The long-running attempt to sell a stake in Greek telco and pay-TV provider Forthnet has moved one step closer to completion. A report from Kathimerini says that Forthnet creditors have entered exclusive negotiations with BC Partners, owner of United Group, which has telecoms and media operations across south-eastern Europe. It is thought BC Partners has offered over EUR40 million (USD43 million) for Forthnet shares held by a group of four Greek banks – Piraeus, National, Alpha and Attica – and will also assume around EUR310 million of debt.
Kathimerini adds that, according to capital market rules, BC Partners will have to make an obligatory public offer for the acquisition of the rest of the company’s share capital in a squeeze-out move. Given that the capitalisation of Forthnet is around EUR52 million, and with a hypothetical premium of 20%, BC Partners may pay another EUR50 million for the rest of the shares.

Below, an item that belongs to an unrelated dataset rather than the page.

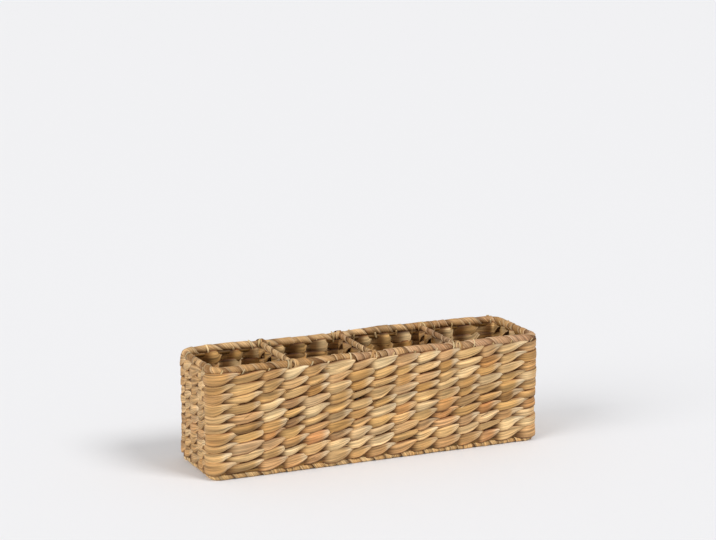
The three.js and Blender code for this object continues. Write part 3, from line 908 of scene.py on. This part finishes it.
def add_camera():
    back = Vector((
        math.sin(AZIMUTH) * math.cos(ELEVATION),
        -math.cos(AZIMUTH) * math.cos(ELEVATION),
        math.sin(ELEVATION),
    ))
    right = Vector((math.cos(AZIMUTH), math.sin(AZIMUTH), 0))
    up = back.cross(right)
    rolled = Matrix((
        math.cos(ROLL) * right + math.sin(ROLL) * up,
        math.cos(ROLL) * up - math.sin(ROLL) * right,
        back,
    )).transposed()
    camera = bpy.data.objects.new("camera", bpy.data.cameras.new("camera"))
    camera.matrix_world = Matrix.Translation(AIM + back * DISTANCE) @ rolled.to_4x4()
    camera.data.sensor_width = SENSOR
    camera.data.lens = FOCAL_PIXELS * SENSOR / IMAGE_WIDTH
    bpy.context.scene.collection.objects.link(camera)
    bpy.context.scene.camera = camera


# Floor and light. A sun has the direction towards it, its strength, and the spread in degrees that
# softens its shadows.

FLOOR_COLOUR = "#EBEBED"
FLOOR_REACH = 30.0
SKY_STRENGTH = 0.5
KEY_SUN = ((0.45, -0.6, 0.8), 1.5, 25)
FILL_SUN = ((-0.9, -0.25, 0.5), 1.5, 40)


def add_sun(name, direction, strength, spread):
    light = bpy.data.lights.new(name, "SUN")
    light.energy = strength
    light.angle = math.radians(spread)
    lamp = bpy.data.objects.new(name, light)
    lamp.rotation_euler = Vector(direction).to_track_quat("Z", "Y").to_euler()
    bpy.context.scene.collection.objects.link(lamp)


def set_stage():
    """A pale cool floor and an even sky, a soft key light from the front right and a fill from the left."""
    material, tree = new_material("pale_paper_floor")
    shader = add(tree, "ShaderNodeBsdfPrincipled", Base_Color=(*linear(FLOOR_COLOUR), 1), Roughness=0.9)
    add(tree, "ShaderNodeOutputMaterial", Surface=shader.outputs[0])
    mesh = bpy.data.meshes.new("floor")
    corners = [(x * FLOOR_REACH, y * FLOOR_REACH, 0) for x, y in ((-1, -1), (1, -1), (1, 1), (-1, 1))]
    mesh.from_pydata(corners, [], [(0, 1, 2, 3)])
    mesh.materials.append(material)
    floor = bpy.data.objects.new("floor", mesh)
    bpy.context.scene.collection.objects.link(floor)
    world = bpy.data.worlds.new("studio")
    world.use_nodes = True
    world.node_tree.nodes["Background"].inputs["Color"].default_value = (1, 1, 1, 1)
    world.node_tree.nodes["Background"].inputs["Strength"].default_value = SKY_STRENGTH
    bpy.context.scene.world = world
    add_sun("key", *KEY_SUN)
    add_sun("fill", *FILL_SUN)
    bpy.context.scene.view_settings.view_transform = "Standard"


add_camera()
set_stage()
weave_walls()
weave_dividers()
weave_floor()
wind_loops()
wind_bars()
lash_rim()
add_frays()
paint_wire()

CommsUpdate reported last week that two other firms had shown an interest in Forthnet – investment firms Duet Private Equity and Antenna Group, which has a portfolio of TV, radio and media operations covering Greece, Cyprus, Romania, Serbia and Montenegro. A bid by Greek media company Alter Ego collapsed earlier this year.
United Group has been expanding its operations across south eastern Europe, recently completing the takeover of Tele2 Croatia and moving to buy Vivacom of Bulgaria, which itself has just acquired Telekom Albania from OTE Group.